Congress has failed as well. The failure of the “Super Committee” triggers automatic budget cuts to the tune of $1 trillion.  That seems large, but it is stretched over nine years, which means in actuality cuts of a little over $100 billion a year. And they won’t begin until 2013 (after the election).  Meanwhile federal debt increases that much every month.  And one last remark about this—curiously, and in the face of evidence to the contrary—the plan also expects $169 billion in savings from lower costs of borrowing, which under the circumstances of near-zero interest rates is a laughable assumption.
Therefore, we must accept that Congress is not capable of being effective about this.[2]
One historical example of a democratic representative body being incapable of effective action on intractable problems may be found in inter-war Italy, with the consequences you should have learned in your world civ class.  I can elaborate if you wish. The short version is that it created a vacuum of power into which stepped the man on horseback, the strong man, Il Duce, Mussolini.

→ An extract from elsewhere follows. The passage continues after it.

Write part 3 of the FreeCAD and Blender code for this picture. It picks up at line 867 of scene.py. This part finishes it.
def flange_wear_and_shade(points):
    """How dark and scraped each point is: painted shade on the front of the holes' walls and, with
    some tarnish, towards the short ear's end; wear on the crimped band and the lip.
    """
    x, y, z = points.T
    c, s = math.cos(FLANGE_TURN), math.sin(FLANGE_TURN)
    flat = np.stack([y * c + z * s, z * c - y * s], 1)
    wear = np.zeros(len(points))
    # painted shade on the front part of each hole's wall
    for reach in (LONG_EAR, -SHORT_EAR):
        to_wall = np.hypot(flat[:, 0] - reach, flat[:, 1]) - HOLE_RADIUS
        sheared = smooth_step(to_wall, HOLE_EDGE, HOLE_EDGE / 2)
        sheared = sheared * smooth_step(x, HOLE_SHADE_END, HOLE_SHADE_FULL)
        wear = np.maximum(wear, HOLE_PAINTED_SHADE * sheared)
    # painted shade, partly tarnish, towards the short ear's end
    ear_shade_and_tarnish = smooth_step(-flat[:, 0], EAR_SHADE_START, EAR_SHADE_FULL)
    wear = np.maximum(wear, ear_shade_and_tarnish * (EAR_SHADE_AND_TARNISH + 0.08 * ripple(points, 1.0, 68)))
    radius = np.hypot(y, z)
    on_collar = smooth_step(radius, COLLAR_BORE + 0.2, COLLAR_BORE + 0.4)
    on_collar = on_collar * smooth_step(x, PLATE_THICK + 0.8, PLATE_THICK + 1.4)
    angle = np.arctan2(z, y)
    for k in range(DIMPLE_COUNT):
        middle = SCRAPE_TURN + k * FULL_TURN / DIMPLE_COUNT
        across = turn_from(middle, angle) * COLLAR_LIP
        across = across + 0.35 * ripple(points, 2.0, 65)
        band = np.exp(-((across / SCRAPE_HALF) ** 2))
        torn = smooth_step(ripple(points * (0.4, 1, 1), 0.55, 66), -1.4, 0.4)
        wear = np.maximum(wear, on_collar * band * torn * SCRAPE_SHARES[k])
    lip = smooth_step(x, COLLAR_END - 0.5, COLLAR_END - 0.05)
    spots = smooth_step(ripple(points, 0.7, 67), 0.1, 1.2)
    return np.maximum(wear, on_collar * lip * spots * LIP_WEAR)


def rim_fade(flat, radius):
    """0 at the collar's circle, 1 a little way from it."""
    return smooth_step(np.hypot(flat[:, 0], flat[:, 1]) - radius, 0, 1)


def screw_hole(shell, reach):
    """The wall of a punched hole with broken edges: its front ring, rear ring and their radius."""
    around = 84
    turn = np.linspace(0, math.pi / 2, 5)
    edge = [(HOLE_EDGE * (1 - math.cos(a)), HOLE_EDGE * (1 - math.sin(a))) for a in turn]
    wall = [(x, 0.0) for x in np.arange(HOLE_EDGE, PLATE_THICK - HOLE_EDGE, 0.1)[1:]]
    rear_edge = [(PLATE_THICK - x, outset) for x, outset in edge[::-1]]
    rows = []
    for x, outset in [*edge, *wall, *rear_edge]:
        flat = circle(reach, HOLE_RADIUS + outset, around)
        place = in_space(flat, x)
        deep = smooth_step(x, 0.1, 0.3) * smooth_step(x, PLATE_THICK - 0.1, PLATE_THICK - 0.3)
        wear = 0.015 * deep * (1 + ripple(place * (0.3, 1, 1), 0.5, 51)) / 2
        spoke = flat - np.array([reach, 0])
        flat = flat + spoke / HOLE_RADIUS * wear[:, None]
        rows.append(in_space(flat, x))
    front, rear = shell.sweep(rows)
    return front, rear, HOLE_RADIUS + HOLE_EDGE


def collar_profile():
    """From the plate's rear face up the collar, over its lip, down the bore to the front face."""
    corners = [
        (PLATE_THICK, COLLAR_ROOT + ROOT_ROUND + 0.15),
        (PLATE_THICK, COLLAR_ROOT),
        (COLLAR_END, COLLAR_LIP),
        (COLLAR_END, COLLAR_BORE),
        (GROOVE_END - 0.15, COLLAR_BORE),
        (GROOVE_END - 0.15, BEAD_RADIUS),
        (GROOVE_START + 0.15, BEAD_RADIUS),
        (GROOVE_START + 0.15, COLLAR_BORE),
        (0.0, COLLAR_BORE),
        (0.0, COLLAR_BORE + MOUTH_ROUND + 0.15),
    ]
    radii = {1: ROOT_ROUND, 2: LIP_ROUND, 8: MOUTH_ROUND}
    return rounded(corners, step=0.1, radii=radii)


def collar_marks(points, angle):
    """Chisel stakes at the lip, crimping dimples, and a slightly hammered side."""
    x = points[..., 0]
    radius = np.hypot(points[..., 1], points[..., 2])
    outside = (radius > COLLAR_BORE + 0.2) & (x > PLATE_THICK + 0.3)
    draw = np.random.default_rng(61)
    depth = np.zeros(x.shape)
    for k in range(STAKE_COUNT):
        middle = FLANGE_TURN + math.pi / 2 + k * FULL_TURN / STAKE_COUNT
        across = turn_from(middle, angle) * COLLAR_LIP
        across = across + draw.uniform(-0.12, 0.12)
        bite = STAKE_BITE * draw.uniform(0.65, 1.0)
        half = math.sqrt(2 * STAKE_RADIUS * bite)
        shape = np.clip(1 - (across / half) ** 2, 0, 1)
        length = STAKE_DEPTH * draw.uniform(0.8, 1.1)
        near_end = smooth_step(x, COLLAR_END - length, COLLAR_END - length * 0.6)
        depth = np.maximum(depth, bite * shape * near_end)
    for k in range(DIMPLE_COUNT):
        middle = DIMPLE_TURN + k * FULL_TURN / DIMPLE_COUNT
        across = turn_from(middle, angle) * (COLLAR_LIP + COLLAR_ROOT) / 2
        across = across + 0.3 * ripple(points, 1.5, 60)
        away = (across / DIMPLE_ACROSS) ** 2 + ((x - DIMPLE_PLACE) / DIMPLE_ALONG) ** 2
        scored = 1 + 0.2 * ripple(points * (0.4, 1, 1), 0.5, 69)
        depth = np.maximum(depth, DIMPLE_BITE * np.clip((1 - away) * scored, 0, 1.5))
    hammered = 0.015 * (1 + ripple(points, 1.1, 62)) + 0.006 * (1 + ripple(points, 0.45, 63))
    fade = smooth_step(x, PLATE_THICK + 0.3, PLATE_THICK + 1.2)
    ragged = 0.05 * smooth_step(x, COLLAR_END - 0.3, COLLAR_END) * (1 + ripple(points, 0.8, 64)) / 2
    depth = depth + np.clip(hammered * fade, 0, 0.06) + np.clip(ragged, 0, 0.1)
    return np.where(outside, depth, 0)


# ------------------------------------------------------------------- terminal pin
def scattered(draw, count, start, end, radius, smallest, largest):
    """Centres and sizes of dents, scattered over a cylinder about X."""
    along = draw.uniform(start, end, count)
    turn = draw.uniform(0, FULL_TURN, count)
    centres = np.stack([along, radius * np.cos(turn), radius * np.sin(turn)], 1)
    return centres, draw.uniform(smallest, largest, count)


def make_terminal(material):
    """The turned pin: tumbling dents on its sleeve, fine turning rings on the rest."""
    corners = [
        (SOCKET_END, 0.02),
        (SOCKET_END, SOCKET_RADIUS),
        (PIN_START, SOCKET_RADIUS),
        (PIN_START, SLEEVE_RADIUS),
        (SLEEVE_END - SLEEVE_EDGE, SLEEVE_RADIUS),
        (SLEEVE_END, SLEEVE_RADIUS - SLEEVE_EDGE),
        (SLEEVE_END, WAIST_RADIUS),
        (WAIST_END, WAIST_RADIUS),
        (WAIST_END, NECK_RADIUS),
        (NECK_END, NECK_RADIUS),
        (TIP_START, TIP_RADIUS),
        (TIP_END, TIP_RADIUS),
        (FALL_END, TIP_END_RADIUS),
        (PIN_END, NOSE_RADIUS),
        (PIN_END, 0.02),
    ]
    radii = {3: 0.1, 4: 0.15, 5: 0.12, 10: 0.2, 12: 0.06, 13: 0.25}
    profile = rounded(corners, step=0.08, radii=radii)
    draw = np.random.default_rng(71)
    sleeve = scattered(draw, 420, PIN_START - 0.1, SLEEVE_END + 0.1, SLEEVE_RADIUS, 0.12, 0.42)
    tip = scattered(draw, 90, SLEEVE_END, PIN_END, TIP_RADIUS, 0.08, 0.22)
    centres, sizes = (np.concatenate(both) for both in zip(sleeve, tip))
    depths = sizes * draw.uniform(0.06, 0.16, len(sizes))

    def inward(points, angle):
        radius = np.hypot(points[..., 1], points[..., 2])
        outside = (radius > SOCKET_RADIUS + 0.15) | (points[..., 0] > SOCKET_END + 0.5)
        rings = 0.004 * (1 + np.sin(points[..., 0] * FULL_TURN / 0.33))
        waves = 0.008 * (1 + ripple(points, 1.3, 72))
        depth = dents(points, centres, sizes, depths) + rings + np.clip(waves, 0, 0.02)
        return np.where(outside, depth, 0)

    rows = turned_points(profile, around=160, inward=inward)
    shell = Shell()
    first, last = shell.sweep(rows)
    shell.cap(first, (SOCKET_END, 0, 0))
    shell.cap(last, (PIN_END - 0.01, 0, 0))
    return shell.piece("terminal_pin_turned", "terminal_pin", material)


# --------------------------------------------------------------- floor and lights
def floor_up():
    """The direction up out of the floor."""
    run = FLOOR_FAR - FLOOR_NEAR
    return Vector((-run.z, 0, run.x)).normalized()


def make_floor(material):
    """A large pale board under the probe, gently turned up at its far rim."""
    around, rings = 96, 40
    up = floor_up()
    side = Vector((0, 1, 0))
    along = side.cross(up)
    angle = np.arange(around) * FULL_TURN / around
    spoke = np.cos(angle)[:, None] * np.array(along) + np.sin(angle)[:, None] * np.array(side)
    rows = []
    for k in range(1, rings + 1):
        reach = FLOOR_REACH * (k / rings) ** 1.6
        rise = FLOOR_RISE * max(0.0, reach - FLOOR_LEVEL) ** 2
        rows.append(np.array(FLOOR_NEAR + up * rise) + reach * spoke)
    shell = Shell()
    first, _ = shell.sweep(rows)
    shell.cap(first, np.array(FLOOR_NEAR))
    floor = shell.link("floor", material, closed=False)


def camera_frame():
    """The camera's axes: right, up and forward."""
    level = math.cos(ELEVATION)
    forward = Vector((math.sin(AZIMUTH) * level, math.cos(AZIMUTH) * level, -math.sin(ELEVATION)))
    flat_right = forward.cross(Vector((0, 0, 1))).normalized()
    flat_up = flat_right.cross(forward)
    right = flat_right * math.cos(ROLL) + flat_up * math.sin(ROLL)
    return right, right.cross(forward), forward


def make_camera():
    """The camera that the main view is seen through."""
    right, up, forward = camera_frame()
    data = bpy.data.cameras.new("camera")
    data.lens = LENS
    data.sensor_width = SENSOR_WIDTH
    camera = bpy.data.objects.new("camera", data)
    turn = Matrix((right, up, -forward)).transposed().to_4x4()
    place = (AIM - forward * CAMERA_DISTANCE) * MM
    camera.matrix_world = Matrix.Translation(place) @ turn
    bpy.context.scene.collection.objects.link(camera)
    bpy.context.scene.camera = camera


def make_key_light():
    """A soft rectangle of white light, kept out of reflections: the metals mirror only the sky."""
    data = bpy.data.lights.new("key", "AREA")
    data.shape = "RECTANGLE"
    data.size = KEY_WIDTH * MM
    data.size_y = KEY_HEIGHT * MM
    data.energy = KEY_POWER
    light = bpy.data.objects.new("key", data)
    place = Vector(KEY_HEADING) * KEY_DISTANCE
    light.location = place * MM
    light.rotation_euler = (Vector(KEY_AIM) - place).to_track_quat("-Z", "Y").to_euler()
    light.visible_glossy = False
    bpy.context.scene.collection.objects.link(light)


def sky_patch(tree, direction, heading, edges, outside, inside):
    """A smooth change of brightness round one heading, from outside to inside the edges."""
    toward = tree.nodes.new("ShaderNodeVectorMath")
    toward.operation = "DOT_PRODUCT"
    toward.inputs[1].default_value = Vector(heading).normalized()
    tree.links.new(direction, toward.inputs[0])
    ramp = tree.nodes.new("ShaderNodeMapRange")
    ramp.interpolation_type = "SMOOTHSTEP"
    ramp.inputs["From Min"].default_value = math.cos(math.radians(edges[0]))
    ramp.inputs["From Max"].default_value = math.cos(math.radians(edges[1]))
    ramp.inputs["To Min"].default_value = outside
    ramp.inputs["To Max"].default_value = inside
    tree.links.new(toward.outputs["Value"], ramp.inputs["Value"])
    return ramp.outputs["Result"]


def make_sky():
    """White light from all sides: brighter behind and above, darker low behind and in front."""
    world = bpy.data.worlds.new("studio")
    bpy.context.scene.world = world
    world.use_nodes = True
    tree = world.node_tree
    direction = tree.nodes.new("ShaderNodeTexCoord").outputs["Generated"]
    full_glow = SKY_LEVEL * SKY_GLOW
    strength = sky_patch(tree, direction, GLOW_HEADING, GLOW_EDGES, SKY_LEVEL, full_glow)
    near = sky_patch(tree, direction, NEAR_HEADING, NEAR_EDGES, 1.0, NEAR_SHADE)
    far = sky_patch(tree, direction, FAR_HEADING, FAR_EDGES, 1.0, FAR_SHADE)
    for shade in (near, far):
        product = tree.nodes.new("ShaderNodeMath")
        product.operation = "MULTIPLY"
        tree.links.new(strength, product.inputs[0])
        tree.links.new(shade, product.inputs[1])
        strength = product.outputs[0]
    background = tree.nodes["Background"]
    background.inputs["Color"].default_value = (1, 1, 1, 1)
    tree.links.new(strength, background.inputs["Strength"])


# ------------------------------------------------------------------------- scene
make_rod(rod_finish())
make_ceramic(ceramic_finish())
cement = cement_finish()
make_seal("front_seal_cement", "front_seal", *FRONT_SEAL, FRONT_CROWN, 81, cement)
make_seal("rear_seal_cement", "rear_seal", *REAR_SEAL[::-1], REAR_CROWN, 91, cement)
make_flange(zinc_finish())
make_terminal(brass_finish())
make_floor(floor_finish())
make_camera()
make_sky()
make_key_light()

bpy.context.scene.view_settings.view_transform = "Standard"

This is not necessarily always the consequence, however.  A wonderful line from Robert Merle’s novel, Malevil, illustrates this: 
“I do not believe for a moment that a group, on whatever scale, always produces the great man it needs.  Quite the contrary.  There are moments in history when one senses a terrible void.  The necessary leader has not appeared, and everything goes lamentably wrong.”

Thus: It is worse than you think. 
Or as expressed in Serenity: 
RIVER TAM:  Things are going to get much, much worse.



[1] As of March 2013, that number amounts to precisely 20, and the result is the same.
[2] As of July 2013, the dreaded automatic budget cuts have occurred, even though they were not supposed to happen because they were so terrible to contemplate that the Congress which sat after the Super Committee’s work was done was supposed to fix the systemic problems which the Super Committee only kicked down the road.  Well, the subsequent Congress did not fix the problems, the budget cuts occurred to great wailing and gnashing of teeth, the administration fiddled with them enough to make them seem oh-so-terribly painful to the public, and now some months later nobody is talking about them.  It was all Kabuki Theater -- Congressional failure and Executive spitefulness.